++++ Information shown
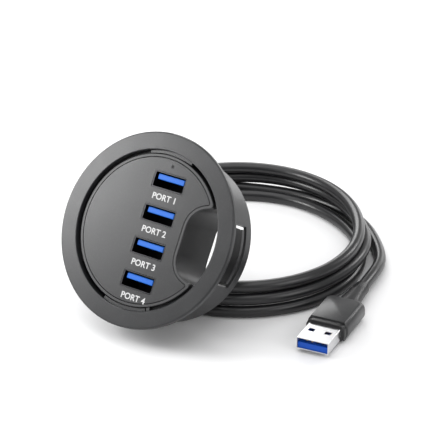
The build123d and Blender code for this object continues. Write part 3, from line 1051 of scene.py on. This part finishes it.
@dataclass
class GlandSleeve:
    """The ribbed strain relief where the cable leaves the hub's back, in millimetres."""

    spot: tuple[float, float] = (-16.0, 3.0)
    inside: float = -17.8
    cover: float = -19.0
    back: float = -20.5
    length: float = 12.0
    flange: float = 4.3
    neck: float = 3.2
    root: float = 3.7
    tip: float = 2.85
    ribs: int = 6
    groove: float = 0.35
    rib_marks: tuple[tuple[float, float], ...] = (
        (0.15, 0.0), (0.3, 0.0), (0.4, 1.0), (0.75, 1.0), (0.85, 0.0))
    steps: int = 40

    def profile(self) -> list[tuple[float, float]]:
        """The sleeve's side, from the flange to the tip.

        Returns:
            Its (radius, height) points.
        """
        line = [(0.0, self.inside), (self.flange, self.inside), (self.flange, self.cover),
                (self.neck, self.cover), (self.neck, self.back), (self.root, self.back)]
        for rib in range(self.ribs):
            for share, cut in self.rib_marks:
                along = (rib + share) / self.ribs
                radius = self.root + (self.tip - self.root) * along - cut * self.groove
                line.append((radius, self.back - self.length * along))
        return line + [(self.tip, self.back - self.length), (0.0, self.back - self.length)]

    def build(self, finish: bpy.types.Material) -> bpy.types.Object:
        """Turns the sleeve.

        Args:
            finish: its rubber.

        Returns:
            The piece.
        """
        bm = turned(self.profile(), self.steps)
        place = Matrix.Translation((*self.spot, 0.0))
        bmesh.ops.transform(bm, matrix=HUB_MM @ place, verts=bm.verts)
        sleeve = new_piece("gland_sleeve", bm, finish)
        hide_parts("cord_gland")
        return sleeve


@dataclass
class PlugBody:
    """The plug's moulded grip with its flat panels, and the tapered boot behind it.

    Sizes are in millimetres of the plug's frame. A boot stage gives how far along the boot it is
    and how much of the root's oval is left there, both as shares.
    """

    width: float = 15.4
    height: float = 7.4
    start: float = 11.4
    length: float = 19.0
    middle: float = 3.9
    side_round: float = 3.0
    side_segments: int = 8
    end_round: float = 0.5
    end_segments: int = 3
    collar_length: float = 2.2
    collar_inset: float = 0.4
    collar_lap: float = 0.5
    panel_width: float = 13.0
    panel_back: float = 2.25
    panel_rise: float = 0.2
    panel_depth: float = 1.6
    panel_end_gap: float = 0.15
    panel_corner: float = 2.4
    corner_segments: int = 6
    panel_edge: float = 0.45
    edge_segments: int = 2
    boot_length: float = 16.5
    boot_sunk: float = 0.4
    boot_root: tuple[float, float] = (8.6, 5.6)
    boot_tip: float = 2.85
    boot_stages: tuple[tuple[float, float], ...] = (
        (0.0, 1.0), (0.06, 1.0), (0.25, 0.80), (0.45, 0.46), (0.62, 0.2), (0.78, 0.06),
        (0.92, 0.0), (0.93, 0.0))
    boot_step: float = 2.5
    boot_step_at: float = 0.935
    boot_sides: int = 32

    def grip(self, finish: bpy.types.Material, dark: bpy.types.Material) -> bpy.types.Object:
        """Makes the grip, its dark front collar and its two panels as one piece.

        Args:
            finish: the grip's plastic.
            dark: the collar's plastic.

        Returns:
            The piece.
        """
        back = self.start + self.length
        split = self.start + self.collar_length
        blocks = ((split, back, 0.0), (self.start, split + self.collar_lap, self.collar_inset))
        bm = bmesh.new()
        for index, (front, end, shrink) in enumerate(blocks):
            one = bmesh.new()
            wide, tall = self.width / 2 - shrink, self.height / 2 - shrink
            make_block(one, (-wide, front, self.middle - tall), (wide, end, self.middle + tall))
            sides = edges_where(one, lambda a, b: abs(a.y - b.y) > SAME)
            round_edges(one, sides, self.side_round - shrink, self.side_segments)
            ends = edges_where(one, lambda a, b: abs(a.y - b.y) < SAME)
            round_edges(one, ends, self.end_round - shrink / 2, self.end_segments)
            for face in one.faces:
                face.material_index = index
            self.join(bm, one)
        for side in (1, -1):
            self.add_panel(bm, side, back)
        bmesh.ops.transform(bm, matrix=plug_matrix(), verts=bm.verts)
        piece = new_piece("plug_grip_body", bm, finish)
        piece.data.materials.append(dark)
        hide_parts("plug_grip")
        return piece

    @staticmethod
    def join(bm: bmesh.types.BMesh, one: bmesh.types.BMesh) -> None:
        """Moves one mesh into another and frees it.

        Args:
            bm: the mesh that grows.
            one: the mesh that is moved into it.
        """
        mesh = bpy.data.meshes.new("part")
        one.to_mesh(mesh)
        one.free()
        bm.from_mesh(mesh)
        bpy.data.meshes.remove(mesh)

    def add_panel(self, bm: bmesh.types.BMesh, side: int, end: float) -> None:
        """Adds one flat panel with rounded far corners.

        Args:
            bm: the grip's mesh.
            side: 1 for the top panel, -1 for the one below.
            end: the grip's back end.
        """
        one = bmesh.new()
        top = self.middle + side * (self.height / 2 + self.panel_rise)
        deep = top - side * self.panel_depth
        front = self.start + self.panel_back
        make_block(one, (-self.panel_width / 2, front, min(top, deep)),
                   (self.panel_width / 2, end - self.panel_end_gap, max(top, deep)))
        corners = edges_where(one, lambda a, b: abs(a.z - b.z) > SAME
                              and min(a.y, b.y) > front + SAME)
        round_edges(one, corners, self.panel_corner, self.corner_segments)
        rim = edges_where(one, lambda a, b: abs(a.z - top) < SAME and abs(b.z - top) < SAME)
        round_edges(one, rim, self.panel_edge, self.edge_segments)
        self.join(bm, one)

    def boot(self, finish: bpy.types.Material) -> bpy.types.Object:
        """Makes the boot, from an oval root inside the grip to a round tip with a step at its end.

        The root's end is left open, inside the grip.

        Args:
            finish: its rubber.

        Returns:
            The piece.
        """
        long = self.boot_length + self.boot_sunk
        root_wide, root_tall = self.boot_root[0] / 2, self.boot_root[1] / 2
        sizes = [(along * long, self.boot_tip + (root_wide - self.boot_tip) * share,
                  self.boot_tip + (root_tall - self.boot_tip) * share)
                 for along, share in self.boot_stages]
        sizes += [(along * long, self.boot_step, self.boot_step)
                  for along in (self.boot_step_at, 1.0)]
        bm = bmesh.new()
        ring = bmesh.ops.create_circle(bm, cap_ends=True, radius=1.0,
                                       segments=self.boot_sides)["verts"]
        face = bm.faces[:][0]
        circle = [(v, math.atan2(v.co.y, v.co.x)) for v in ring]
        for vert, angle in circle:
            vert.co = (sizes[0][1] * math.cos(angle), 0.0, sizes[0][2] * math.sin(angle))
        for along, wide, tall in sizes[1:]:
            face = bmesh.ops.extrude_discrete_faces(bm, faces=[face])["faces"][0]
            for vert in face.verts:
                angle = math.atan2(vert.co.z, vert.co.x)
                vert.co = (wide * math.cos(angle), along, tall * math.sin(angle))
        place = Matrix.Translation((0.0, self.start + self.length - self.boot_sunk, self.middle))
        bmesh.ops.transform(bm, matrix=plug_matrix() @ place, verts=bm.verts)
        piece = new_piece("plug_boot_sleeve", bm, finish)
        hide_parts("plug_boot")
        return piece


def hub_polar(node: str) -> tuple[float, float, float, float, float, float]:
    """A CAD node's reach in the hub's frame, in millimetres and degrees.

    Args:
        node: the node's name.

    Returns:
        Least and greatest radius, angle and height.
    """
    turn = HUB.inverted()
    spots = [turn @ v.co / MM for v in frame["nodes"][node].data.vertices]
    radii = [math.hypot(p.x, p.y) for p in spots]
    angles = [math.degrees(math.atan2(p.y, p.x)) for p in spots]
    heights = [p.z for p in spots]
    return (min(radii), max(radii), min(angles), max(angles), min(heights), max(heights))


# ------------------------------------------------------------------ finishes of the CAD pieces


STEEL = MetalFinish((0.55, 0.55, 0.56), 0.32)
GOLD = MetalFinish((0.86, 0.62, 0.26), 0.24)
JACKET = MouldedFinish((0.012, 0.012, 0.013), 0.30, handling=0.3, dust=0.015)
SLEEVE_RUBBER = MouldedFinish((0.008, 0.008, 0.009), 0.40, dust=0.01)
GRIP_PLASTIC = MouldedFinish((0.022, 0.0225, 0.024), 0.32, specular=0.6)
# The pad's own dark rubber, made near-black to also paint the shade in the skirt's window.
PAD_RUBBER_AND_SHADE = MouldedFinish((0.003, 0.003, 0.0033), 0.42, dust=0.01, specular=0.18)
LABEL_INK = InkFinish((0.60, 0.60, 0.60))


@dataclass
class Casing:
    """The ring, the face, the housing and the back cover with its screws."""

    ring: Finish = MouldedFinish((0.016, 0.0165, 0.018), 0.31, Grain.SPARK, variation=0.2,
                                 handling=0.7)
    face: Finish = MouldedFinish((0.018, 0.0185, 0.0198), 0.31, Grain.SPARK)
    housing: Finish = MouldedFinish((0.024, 0.0245, 0.026), 0.38, Grain.SPARK)
    cover: Finish = MouldedFinish((0.018, 0.0185, 0.02), 0.45, Grain.SPARK)

    def dress(self) -> None:
        """Dresses the casing's CAD nodes."""
        dress({"grommet_ring": self.ring, "port_face": self.face, "hub_housing": self.housing,
               "back_cover": self.cover, "cover_screws": STEEL})


@dataclass
class Board:
    """The circuit board, the parts on it, its wires and its screws."""

    laminate: Finish = LaminateFinish((0.012, 0.09, 0.035), (0.03, 0.16, 0.06))
    resin: Finish = MouldedFinish((0.012, 0.012, 0.013), 0.4)
    can: Finish = MetalFinish((0.72, 0.72, 0.70), 0.3)
    ceramic: Finish = MouldedFinish((0.30, 0.20, 0.12), 0.35)
    film: Finish = MouldedFinish((0.015, 0.015, 0.016), 0.3)
    nylon: Finish = MouldedFinish((0.62, 0.60, 0.52), 0.4)
    wire: Finish = MouldedFinish((0.45, 0.04, 0.03), 0.4)
    light: Finish = ClearFinish((0.75, 0.74, 0.55))
    light_pipe: Finish = ClearFinish((0.006, 0.006, 0.007), 0.1)

    def dress(self) -> None:
        """Dresses the board's CAD nodes."""
        dress({"circuit_board": self.laminate, "hub_controller": self.resin,
               "voltage_regulator": self.resin, "clock_crystal": self.can,
               "capacitors": self.ceramic, "resistors": self.film,
               "cable_connector": self.nylon, "cable_wires": self.wire, "status_led": self.light,
               "status_light_pipe": self.light_pipe, "board_screws": STEEL})


@dataclass
class Sockets:
    """The four sockets: shells painted dark and blue tongues painted near-black deeper in, both as painted shade
    inside the sockets, and their contacts.
    """

    # The shell's near-black colour is painted shade: it stands for the darkness inside the socket.
    shell: Finish = MetalFinish((0.06, 0.06, 0.063), 0.30)
    # The second colour is painted shade: near-black deep inside each socket.
    tongue: Finish = SocketFinish((0.010, 0.13, 0.58), (0.004, 0.004, 0.005), -0.2 * MM, 1.5 * MM)
    contacts: Finish = MetalFinish((0.10, 0.085, 0.06), 0.35)

    def dress(self) -> None:
        """Dresses each socket's CAD nodes."""
        for number in PORTS:
            dress({f"port_{number}_shell": self.shell, f"port_{number}_tongue": self.tongue,
                   f"port_{number}_contacts": self.contacts})


@dataclass
class PlugFront:
    """The plug's metal shell, its blue insulator and its contacts."""

    shell: Finish = MetalFinish((0.72, 0.72, 0.735), 0.24, stretch=(12.0, 1.0, 1.0))
    insulator: Finish = MouldedFinish((0.006, 0.085, 0.52), 0.42, dust=0.0, specular=0.25)

    def dress(self) -> None:
        """Dresses the plug's CAD nodes."""
        dress({"plug_shell": self.shell, "plug_insulator": self.insulator,
               "plug_contacts": GOLD})


def build_cable_set() -> None:
    """Makes the cable with its gland sleeve, its boot and the plug's grip."""
    sleeve_rubber = SLEEVE_RUBBER.material("sleeve_rubber")
    plug = PlugBody()
    boot = plug.boot(sleeve_rubber)
    grip = plug.grip(GRIP_PLASTIC.material("grip_plastic"), sleeve_rubber)
    sleeve = GlandSleeve().build(sleeve_rubber)
    front = [frame["nodes"][name] for name in ("plug_shell", "plug_insulator", "plug_contacts")]
    Cable().build(JACKET.material("cable_jacket"), [sleeve, boot, grip, *front])


def main() -> None:
    """Builds and dresses the hub."""
    logging.basicConfig(level=logging.INFO, format="%(name)s: %(message)s")
    studio = Studio()
    studio.camera()
    build_cable_set()
    studio.floor()
    studio.lights()
    GripPad().build(PAD_RUBBER_AND_SHADE.material("pad_rubber"))
    PortLabels().build(LABEL_INK.material("label_ink"))
    for assembly in (Casing(), Board(), Sockets(), PlugFront()):
        assembly.dress()


if __name__ == "__main__":
    main()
++++++++
- _Exercise_: Please write out the material word for word from its first line through the line holding "return line +", including both, and no line past it.

- _Solution to the exercise_:
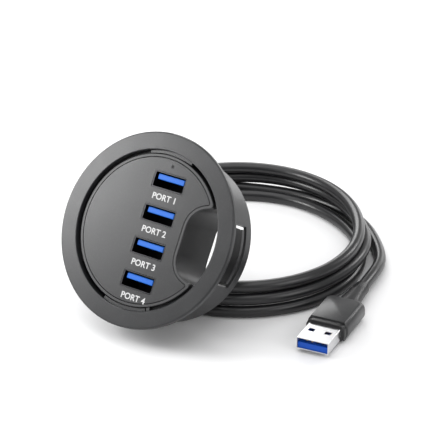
The build123d and Blender code for this object continues. Write part 3, from line 1051 of scene.py on. This part finishes it.
@dataclass
class GlandSleeve:
    """The ribbed strain relief where the cable leaves the hub's back, in millimetres."""

    spot: tuple[float, float] = (-16.0, 3.0)
    inside: float = -17.8
    cover: float = -19.0
    back: float = -20.5
    length: float = 12.0
    flange: float = 4.3
    neck: float = 3.2
    root: float = 3.7
    tip: float = 2.85
    ribs: int = 6
    groove: float = 0.35
    rib_marks: tuple[tuple[float, float], ...] = (
        (0.15, 0.0), (0.3, 0.0), (0.4, 1.0), (0.75, 1.0), (0.85, 0.0))
    steps: int = 40

    def profile(self) -> list[tuple[float, float]]:
        """The sleeve's side, from the flange to the tip.

        Returns:
            Its (radius, height) points.
        """
        line = [(0.0, self.inside), (self.flange, self.inside), (self.flange, self.cover),
                (self.neck, self.cover), (self.neck, self.back), (self.root, self.back)]
        for rib in range(self.ribs):
            for share, cut in self.rib_marks:
                along = (rib + share) / self.ribs
                radius = self.root + (self.tip - self.root) * along - cut * self.groove
                line.append((radius, self.back - self.length * along))
        return line + [(self.tip, self.back - self.length), (0.0, self.back - self.length)]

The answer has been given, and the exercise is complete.